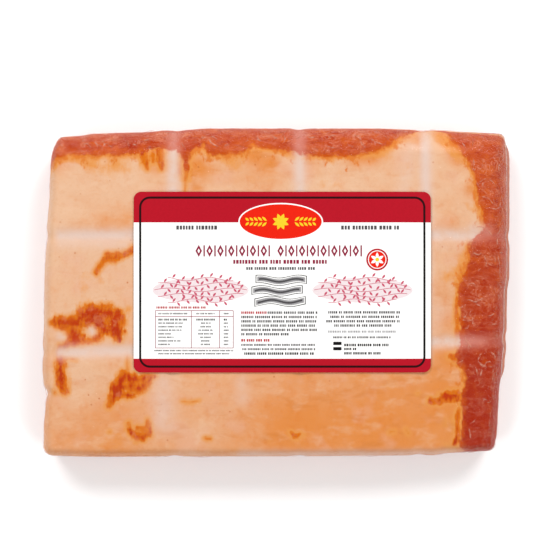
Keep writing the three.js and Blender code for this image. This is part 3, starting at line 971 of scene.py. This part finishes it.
class Print:
    """The label's print, as closed outlines of ink in painting order, in millimetres from the label's middle."""

    def __init__(self, chance):
        self.zones = []
        self.chance = chance

    def outline(self, ink, points):
        """Adds a closed outline, turned so that it runs anticlockwise, with its long edges divided."""
        pairs = list(zip(points, points[1:] + points[:1]))
        divided = []
        for (ax, ay), (bx, by) in pairs:
            count = math.ceil(math.hypot(bx - ax, by - ay) / GRID_STEP)
            divided += [(float(ax + (bx - ax) * i / count), float(ay + (by - ay) * i / count)) for i in range(count)]
        turns_left = sum(ax * by - bx * ay for (ax, ay), (bx, by) in pairs) > 0
        self.zones.append((ink, divided if turns_left else divided[::-1]))

    def bar(self, ink, x, y, length, height):
        """A bar from x, with y at its middle."""
        low, high = y - height / 2, y + height / 2
        self.outline(ink, [(x, low), (x + length, low), (x + length, high), (x, high)])

    def band(self, ink, line, half):
        """A band that reaches that far above and below a line of points."""
        self.outline(ink, [(a, b - half) for a, b in line] + [(a, b + half) for a, b in reversed(line)])

    def oval(self, ink, x, y, half_x, half_y, count):
        angles = [2 * math.pi * i / count for i in range(count)]
        self.outline(ink, [(x + half_x * math.cos(angle), y + half_y * math.sin(angle)) for angle in angles])

    def leaf(self, ink, x, y, length, width, turn):
        """A pointed leaf from x, y, along the way turn."""
        shares = [i / LEAF_STEPS for i in range(LEAF_STEPS + 1)]
        upper = [(length * t, width / 2 * math.sin(math.pi * t)) for t in shares]
        lower = [(a, -b) for a, b in reversed(upper[1:-1])]
        cos, sin = math.cos(turn), math.sin(turn)
        self.outline(ink, [(x + a * cos - b * sin, y + a * sin + b * cos) for a, b in upper + lower])

    def rosette(self, ink, x, y, petals, length, width):
        for petal in range(petals):
            self.leaf(ink, x, y, length, width, 2 * math.pi * (petal + 0.5) / petals)

    def marks(self, ink, x, y, length, height):
        """A run of plain small marks in groups, in the place of a line of small print."""
        end = x + length
        while x < end - height * 0.3:
            for _ in range(self.chance.integers(2, 9)):
                width = height * self.chance.uniform(0.42, 0.7)
                if x + width > end:
                    break
                self.bar(ink, x, y, width, height)
                x += width + height * 0.22
            x += height * 0.45

    def small_print(self, rows):
        for ink, start, length, middle, height in rows:
            self.marks(ink, *place_of(start, middle), length * PIXEL, height)


def draw_frame(sheet):
    """The paper, and the crimson bands at its top and bottom."""
    length, width, corner = LABEL["length"], LABEL["width"], LABEL["corner"]
    sheet.outline("paper", round_corners(length, width, corner, range(4)))
    for turns, level, side in (((0, 1), BAND_TOP, -1), ((2, 3), BAND_BOTTOM, 1)):
        ends = [(side * length / 2, level), (-side * length / 2, level)]
        sheet.outline("crimson", round_corners(length, width, corner, turns) + ends)


def draw_badge(sheet):
    """A red oval with a white rim, and in it a yellow rosette between two sprigs."""
    x, y = place_of(*BADGE_PLACE)
    half_x, half_y = BADGE_HALF
    for ink, inset in (("paper", 0), ("scarlet", BADGE_RIM)):
        sheet.oval(ink, x, y, half_x - inset, half_y - inset, 48)
    sheet.rosette("yellow", x, y, 8, 5.2, 2.4)
    for side in (-1, 1):
        for i in range(SPRIG_LEAVES):
            stalk = x + side * (SPRIG_START + SPRIG_PITCH * i)
            for up in (-1, 1):
                sheet.leaf("yellow", stalk, y + up * 0.35, 4.0 - 0.25 * i, 1.5, math.atan2(up, side * 1.1))


def draw_titles(sheet):
    """A frieze of lozenges and bars in the title's place, with lines of small marks above and below it."""
    bar_length, bar_height = FRIEZE_BAR
    for start, end in FRIEZE_RUNS:
        x, y = place_of(start, FRIEZE_ROW)
        length = (end - start) * PIXEL
        count = round(length / LOZENGE_PITCH)
        for i in range(count):
            for ink, half_x, half_y in LOZENGES:
                sheet.oval(ink, x + length * (i + 0.5) / count, y, half_x, half_y, 4)
            sheet.bar("wine", x + length * (i + 1) / count - bar_length / 2, y, bar_length, bar_height)
    sheet.small_print(TITLE_LINES)


def draw_stamp(sheet):
    """A round red stamp with a white ring and rosette."""
    x, y = place_of(*STAMP_PLACE)
    for ink, half in STAMP_RINGS:
        sheet.oval(ink, x, y, half, half, 32)
    sheet.rosette("paper", x, y, 6, 4.4, 1.9)
    sheet.oval("yellow", x, y, 1.2, 1.2, 12)


def draw_garlands(sheet):
    """Five waving stems with leaves, on a pink ground, at each side."""
    for start, end in GARLAND_RUNS:
        x, y = place_of((start + end) / 2, GARLAND_ROW)
        length = (end - start) * PIXEL
        sheet.oval("pink", x, y - 1, length / 2, 7.6, 40)
        for row in (-2, -1, 0, 1, 2):
            reach = length * (0.48 - 0.035 * row * row)
            stem = wave(x, y + STEM_PITCH * row - 0.8, reach, 1.1, 3, row, STEM_STEPS)
            sheet.band("rose", stem, 0.18)
            for i in range(2, STEM_STEPS - 1, 2):
                side = 1 if i % 4 else -1
                sheet.leaf("rose", stem[i][0], stem[i][1] + side * 0.25, 3.1, 1.3, side * 0.9)


def draw_rashers(sheet):
    """Three wavy rashers in greys, one above the other, with dark edges and a darker streak in each."""
    x, y = place_of(*RASHERS_PLACE)
    for row, shift in RASHER_SHIFTS:
        for ink, half, reach in RASHER_LAYERS:
            sheet.band(ink, wave(x + shift, y + row * RASHER_PITCH, reach, 0.9, 2.6, row, RASHER_STEPS), half)


def draw_table(sheet):
    """A small ruled table with three columns, with a line of marks above it and two below."""
    sheet.marks("crimson", *place_of(*TABLE_HEADING), 30, 1.3)
    (left, top), (right, bottom) = [place_of(*corner) for corner in TABLE_CORNERS]
    for height in (top, place_of(0, TABLE_RULES["row"])[1], bottom):
        sheet.bar("wine", left, height, right - left, RULE)
    for edge in (left, *[place_of(column, 0)[0] for column in TABLE_RULES["columns"]], right):
        sheet.bar("wine", edge - RULE / 2, (top + bottom) / 2, RULE, top - bottom)
    for row, level in enumerate(TABLE_ROWS):
        ink, height = ("black", 1.15) if row == 1 else ("grey", 0.95)
        for column, (start, longest) in enumerate(TABLE_COLUMNS):
            x, y = place_of(start, level)
            length = longest * PIXEL * (1 if row < 2 or column == 2 else sheet.chance.uniform(0.4, 0.85))
            x += (longest * PIXEL - length) / 2 if column else 0
            sheet.marks(ink, x, y, length, height)
    sheet.small_print(TABLE_LINES)


def draw_paragraphs(sheet):
    """The two columns of small marks at the right, with red starts, two black boxes and bolder lines."""
    x, y = place_of(FIRST_LINE["start"], FIRST_LINE["row"])
    red, height = FIRST_LINE["red"], FIRST_LINE["height"]
    sheet.marks("crimson", x, y, red, height)
    sheet.marks("grey", x + red, y, FIRST_LINE["length"] * PIXEL - red, height)
    sheet.small_print(PARAGRAPH_LINES)
    shape = round_corners(BLACK_BOX["length"], BLACK_BOX["height"], BLACK_BOX["corner"], range(4), 3)
    for place in BLACK_BOXES:
        x, y = place_of(*place)
        sheet.outline("black", [(x + a, y + b) for a, b in shape])


def draw_line(sheet):
    """The line round the label: black strips at the sides, joined by dark red ones over the crimson bands."""
    length, width = LABEL["length"] - 2 * LINE_INSET_X, LABEL["width"] - 2 * LINE_INSET_Y
    inner = length - 2 * LINE_WIDTH
    for side, turns, level in ((-1, (2, 3), LINE_CORNER - width / 2), (1, (0, 1), BAND_TOP)):
        strip = side * (length - LINE_WIDTH) / 2 - LINE_WIDTH / 2
        sheet.bar("black", strip, (BAND_TOP + BAND_BOTTOM) / 2, LINE_WIDTH, BAND_TOP - BAND_BOTTOM)
        outer_edge = round_corners(length, width, LINE_CORNER, turns)
        inner_edge = round_corners(inner, width - 2 * LINE_WIDTH, LINE_CORNER - LINE_WIDTH, turns)
        first, last = [[(side * sign * reach / 2, level) for reach in (length, inner)] for sign in (-1, 1)]
        sheet.outline("maroon", outer_edge + first + inner_edge[::-1] + last[::-1])


def label_print():
    sheet = Print(np.random.default_rng(PRINT_SEED))
    blocks = (draw_badge, draw_titles, draw_stamp, draw_garlands, draw_rashers, draw_table, draw_paragraphs)
    for draw in (draw_frame, *blocks, draw_line):
        draw(sheet)
    return sheet


def label_height(x, y):
    """The height of the label's underside: it follows the slab's top, and sinks a little over the grooves."""
    return top_height(x, y) + LABEL["gap"] - LABEL_SINK * groove(x, y)


def make_label():
    zones = label_print().zones
    points, outlines = [], []
    for _, outline in zones:
        outlines.append(list(range(len(points), len(points) + len(outline))))
        points += outline
    half_x, half_y = LABEL["length"] / 2 - GRID_INSET, LABEL["width"] / 2 - GRID_INSET
    for x in np.linspace(-half_x, half_x, round(2 * half_x / GRID_STEP)):
        points += [(float(x), float(y)) for y in np.linspace(-half_y, half_y, round(2 * half_y / GRID_STEP))]
    flat, _, faces, _, _, owners = delaunay_2d_cdt([Vector(point) for point in points], [], outlines, 0, 1e-4, True)
    inks = list(INKS)
    slots = [inks.index(zones[max(owner)][0]) if owner else 0 for owner in owners]
    plan = np.array([list(point) for point in flat]) + (LABEL["x"], LABEL["y"])
    under = label_height(plan[:, 0], plan[:, 1])
    both = np.concatenate([np.column_stack([plan, under + LABEL["thick"]]), np.column_stack([plan, under])])
    count = len(plan)
    edges = dict.fromkeys(edge for face in faces for edge in zip(face, face[1:] + face[:1]))
    rim = [(b, a, a + count, b + count) for a, b in edges if (b, a) not in edges]
    under_faces = [tuple(index + count for index in reversed(face)) for face in faces]
    slots += [0] * (len(under_faces) + len(rim))
    materials = [ink_material(f"label_{name}", shade) for name, shade in INKS.items()]
    return mesh_piece("paper_label", both, [*faces, *under_faces, *rim], materials, slots, smooth=False)


# --- The studio ---


def make_floor():
    paint = Paint("floor")
    shade = paint.mix(paint.noise(400), colour(250, 250, 250), colour(246, 246, 246))
    glow = {"Emission_Color": colour(255, 255, 255), "Emission_Strength": FLOOR_GLOW}
    corners = FLOOR_HALF * np.array([(-1, -1, 0), (1, -1, 0), (1, 1, 0), (-1, 1, 0)])
    floor = mesh_piece("floor", corners - SHIFT, [(0, 1, 2, 3)], [paint.finish(paint.surface(shade, 0.7, **glow))])


def make_lamp(name, angle, power):
    """A soft round lamp that shines on the slab."""
    turn = math.radians(angle)
    lamp = bpy.data.lights.new(name, "AREA")
    lamp.shape, lamp.size, lamp.energy = "DISK", LAMP_SIZE, power
    holder = place_object(name, lamp)
    holder.location = (LAMP_DISTANCE * math.cos(turn), LAMP_DISTANCE * math.sin(turn), LAMP_HEIGHT)
    holder.rotation_euler = (-holder.location).to_track_quat("-Z", "Y").to_euler()


def make_lights():
    """An even white surround, and soft lamps on all sides, which are out of the film's flat mirror."""
    world = bpy.data.worlds.new("studio")
    world.use_nodes = True
    tree = world.node_tree
    background = tree.nodes["Background"]
    background.inputs["Color"].default_value = (1.0, 1.0, 1.0, 1.0)
    seen = tree.nodes.new("ShaderNodeMapRange")
    seen.inputs["To Min"].default_value = SURROUND_LIGHT
    tree.links.new(tree.nodes.new("ShaderNodeLightPath").outputs["Is Camera Ray"], seen.inputs["Value"])
    tree.links.new(seen.outputs["Result"], background.inputs["Strength"])
    bpy.context.scene.world = world
    for name, angle, power in LAMPS:
        make_lamp(f"lamp_{name}", angle, power)
    bpy.context.scene.view_settings.view_transform = "Standard"


def make_camera():
    lens = bpy.data.cameras.new("camera")
    lens.lens = LENS
    lens.sensor_width = SENSOR
    camera = place_object("camera", lens)
    camera.location = Vector(CAMERA) * MM
    bpy.context.scene.camera = camera


# --- The scene ---

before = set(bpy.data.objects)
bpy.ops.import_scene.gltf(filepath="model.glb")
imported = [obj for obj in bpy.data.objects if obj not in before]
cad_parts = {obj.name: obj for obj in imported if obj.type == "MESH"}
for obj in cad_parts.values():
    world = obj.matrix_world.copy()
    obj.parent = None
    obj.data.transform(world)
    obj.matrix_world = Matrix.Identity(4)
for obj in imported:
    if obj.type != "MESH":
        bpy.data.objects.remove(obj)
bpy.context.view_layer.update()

# The slab's own frame lies this far from the row's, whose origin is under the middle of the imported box.
film_points = slab_surface(sealed=True)[1]
SHIFT = -(film_points.min(axis=0) + film_points.max(axis=0)) / 2 * (1, 1, 0)

make_camera()
make_floor()
make_lights()

meat = make_meat(meat_material())
film = make_film(film_material())
creases = make_creases(film, crease_glint_material())
label = make_label()

for piece in (meat, film, creases, label):
    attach(piece, "root")
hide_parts("pack")
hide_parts("pack")
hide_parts("label")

== == ==

__Instructions to follow__.
Return the opening line of the data and every line after it through the line containing "self.zones.append((ink, divided if", please, exactly as written and with nothing added.

__Right answer__.
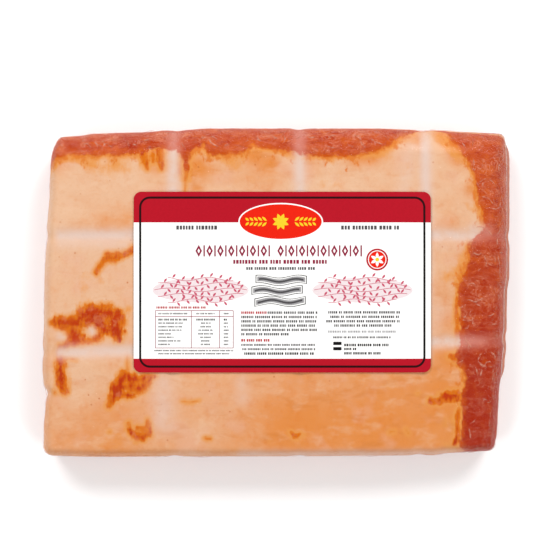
Keep writing the three.js and Blender code for this image. This is part 3, starting at line 971 of scene.py. This part finishes it.
class Print:
    """The label's print, as closed outlines of ink in painting order, in millimetres from the label's middle."""

    def __init__(self, chance):
        self.zones = []
        self.chance = chance

    def outline(self, ink, points):
        """Adds a closed outline, turned so that it runs anticlockwise, with its long edges divided."""
        pairs = list(zip(points, points[1:] + points[:1]))
        divided = []
        for (ax, ay), (bx, by) in pairs:
            count = math.ceil(math.hypot(bx - ax, by - ay) / GRID_STEP)
            divided += [(float(ax + (bx - ax) * i / count), float(ay + (by - ay) * i / count)) for i in range(count)]
        turns_left = sum(ax * by - bx * ay for (ax, ay), (bx, by) in pairs) > 0
        self.zones.append((ink, divided if turns_left else divided[::-1]))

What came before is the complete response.